**What the exercise asks**
In the listing below, find the line containing "paint([weight_core(weight_axle), weight_stud(boom)], steel)" and the line containing "if empty is". Repeat exactly those two lines and every line between them, nothing more.

+ + + + + + +

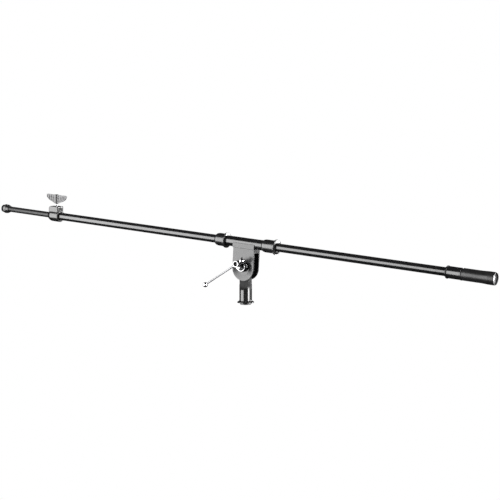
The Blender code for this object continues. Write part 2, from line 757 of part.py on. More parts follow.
def weight_collar(boom):
    """Sleeve over the tube's end with a raised front rim and an end wall for the stud."""
    wall_start = OUTER_RIGHT + GAP
    hole = WEIGHT_STUD_R + GAP
    profile = [
        (OUTER_R + GAP, WEIGHT_LEFT),
        (WEIGHT_R - WEIGHT_LIP, WEIGHT_LEFT),
        (WEIGHT_RIM_R, WEIGHT_LEFT + WEIGHT_RIM_LENGTH / 2),
        (WEIGHT_R, WEIGHT_LEFT + WEIGHT_RIM_LENGTH),
        (WEIGHT_R, WEIGHT_STEP - 1.5 * WEIGHT_LIP_LENGTH),
        (WEIGHT_R + WEIGHT_LIP, WEIGHT_STEP - WEIGHT_LIP_LENGTH),
        (WEIGHT_R + WEIGHT_LIP, WEIGHT_STEP - GAP),
        (hole, WEIGHT_STEP - GAP),
        (hole, wall_start),
        (OUTER_R + GAP, wall_start),
    ]
    return turned_x("weight_collar", profile, boom)


def weight_stud(boom):
    """Plug in the tube's end that carries the stud for the counterweight."""
    plug = OUTER_BORE_R - GAP
    plug_start = OUTER_RIGHT - GUIDE_LENGTH
    edge = WEIGHT_STUD_EDGE
    profile = [
        (0, plug_start),
        (plug, plug_start),
        (plug, OUTER_RIGHT),
        (WEIGHT_STUD_R, OUTER_RIGHT),
        (WEIGHT_STUD_R, WEIGHT_STUD_RIGHT - edge),
        (WEIGHT_STUD_R - edge, WEIGHT_STUD_RIGHT),
        (0, WEIGHT_STUD_RIGHT),
    ]
    return turned_x("weight_stud", profile, boom, segments=MEDIUM)


def weight_core(axle):
    """Steel slug. Its outer face is the bright disc in the recessed end."""
    left = WEIGHT_STEP + CORE_SET_BACK
    hole = WEIGHT_STUD_R + GAP
    depth = WEIGHT_STUD_RIGHT + CORE_CLEARANCE
    face = WEIGHT_RIGHT - END_RECESS
    profile = [(0, face), (CORE_R, face), (CORE_R, left), (hole, left), (hole, depth), (0, depth)]
    return turned_x("weight_core", profile, axle)


def weight_grip(axle):
    """Sleeve over the slug, with an inner lip at the step and a plain rim at the end."""
    bore = CORE_R + GAP
    left = WEIGHT_STEP + GAP
    edge = GRIP_EDGE
    taper_start, taper_end = GRIP_TAPER
    profile = [
        (bore, left),
        (GRIP_R - edge, left),
        (GRIP_R, left + edge),
        (GRIP_R, WEIGHT_RIGHT - taper_start),
        (GRIP_END_R, WEIGHT_RIGHT - taper_end),
        (GRIP_END_R, WEIGHT_RIGHT - edge),
        (GRIP_END_R - edge, WEIGHT_RIGHT),
        (bore, WEIGHT_RIGHT),
    ]
    return turned_x("weight_grip", profile, axle)


def build():
    clear_scene()
    black_metal = material("black_painted_metal", (0.02, 0.02, 0.022), 0.35, 0.0)
    black_cast = material("black_die_cast", (0.03, 0.03, 0.032), 0.45, 0.0)
    grey_metal = material("grey_painted_metal", (0.12, 0.12, 0.125), 0.45, 0.0)
    black_plastic = material("black_plastic", (0.025, 0.025, 0.027), 0.5, 0.0)
    grey_plastic = material("grey_plastic", (0.35, 0.35, 0.36), 0.45, 0.0)
    nylon = material("natural_nylon", (0.75, 0.74, 0.7), 0.5, 0.0)
    steel = material("bright_steel", (0.7, 0.7, 0.72), 0.25, 1.0)
    chrome = material("chrome", (0.85, 0.85, 0.87), 0.08, 1.0)
    fibre = material("friction_fibre", (0.08, 0.07, 0.06), 0.85, 0.0)

    pivot = empty("tilt_pivot", None, (0, 0, PIVOT_Z), (0, BOOM_TILT, 0))
    boom = empty("boom_slide", pivot, (0, 0, BOOM_HEIGHT))
    inner = empty("inner_slide", boom)
    wing_axle = empty("wing_axle", boom, (WING_X, 0, 0))
    screw_axle = empty("clamp_screw_axle", pivot)
    rod_slider = empty("t_bar_slide", screw_axle, (EYE_X, EYE_Y, EYE_Z), (0, -ROD_ANGLE, 0))
    weight_axle = empty("weight_axle", boom)

    discs = [friction_disc(-1, "friction_disc_front"), friction_disc(1, "friction_disc_rear")]
    rear_washer, rear_nut = rear_clamp(pivot)
    paint([stand_socket(), clamp_collar(boom)], black_cast)
    paint(discs, fibre)
    paint([clamp_bracket(pivot), sleeve_tube(pivot)], grey_metal)
    paint([*bushings(pivot), mic_stud(inner), lock_ring(inner)], black_plastic)
    paint([outer_tube(boom), inner_tube(inner), cheek_rivet(pivot), weight_collar(boom)], black_metal)
    paint([weight_grip(weight_axle)], black_plastic)
    paint([*liners(pivot), collar_bush(boom), brake_pad(boom), guide_plug(inner)], nylon)
    paint([thread_insert(), rear_washer, rear_nut, wing_shaft(wing_axle)], steel)
    paint([weight_core(weight_axle), weight_stud(boom)], steel)
    paint([wing_head(wing_axle)], grey_plastic)
    paint([front_washer(pivot), clamp_screw(screw_axle), *t_bar(rod_slider)], chrome)


build()
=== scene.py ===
"""Looks for the telescopic microphone boom arm: fine geometry, materials, camera and studio light.

Lengths in the boom's own frames are in millimetres and are scaled by MM. Azimuths are in degrees, with 0
looking along +Y and 90 along -X.
"""

import json
from math import atan2, cos, degrees, pi, radians, sin

import bmesh
import bpy
from mathutils import Matrix, Vector


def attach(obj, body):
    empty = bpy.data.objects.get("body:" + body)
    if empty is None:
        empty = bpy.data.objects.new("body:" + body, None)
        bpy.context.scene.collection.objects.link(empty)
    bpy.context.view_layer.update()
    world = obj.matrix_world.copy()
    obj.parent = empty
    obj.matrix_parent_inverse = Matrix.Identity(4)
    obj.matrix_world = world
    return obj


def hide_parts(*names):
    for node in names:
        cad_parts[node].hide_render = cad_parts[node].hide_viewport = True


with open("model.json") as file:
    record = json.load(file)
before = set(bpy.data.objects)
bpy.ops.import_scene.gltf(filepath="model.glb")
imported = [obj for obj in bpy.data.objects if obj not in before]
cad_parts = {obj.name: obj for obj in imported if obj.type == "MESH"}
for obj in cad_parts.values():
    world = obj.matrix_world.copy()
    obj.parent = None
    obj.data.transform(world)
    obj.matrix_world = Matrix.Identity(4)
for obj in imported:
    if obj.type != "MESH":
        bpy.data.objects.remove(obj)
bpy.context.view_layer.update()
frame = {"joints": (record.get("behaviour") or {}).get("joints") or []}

MM = 0.001
GAP = 0.3
FINE = 96  # sides of a round piece
SOFT = 48  # sides of a small round piece
SHARP_ANGLE = radians(38)
BEVEL_ANGLE = 35  # edges sharper than this many degrees are rounded off
REACH = 60.0  # longer than the bracket, for forms that cut across it
QUARTER = pi / 2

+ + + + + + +

**Result for this task**
    paint([weight_core(weight_axle), weight_stud(boom)], steel)
    paint([wing_head(wing_axle)], grey_plastic)
    paint([front_washer(pivot), clamp_screw(screw_axle), *t_bar(rod_slider)], chrome)


build()
=== scene.py ===
"""Looks for the telescopic microphone boom arm: fine geometry, materials, camera and studio light.

Lengths in the boom's own frames are in millimetres and are scaled by MM. Azimuths are in degrees, with 0
looking along +Y and 90 along -X.
"""

import json
from math import atan2, cos, degrees, pi, radians, sin

import bmesh
import bpy
from mathutils import Matrix, Vector


def attach(obj, body):
    empty = bpy.data.objects.get("body:" + body)
    if empty is None:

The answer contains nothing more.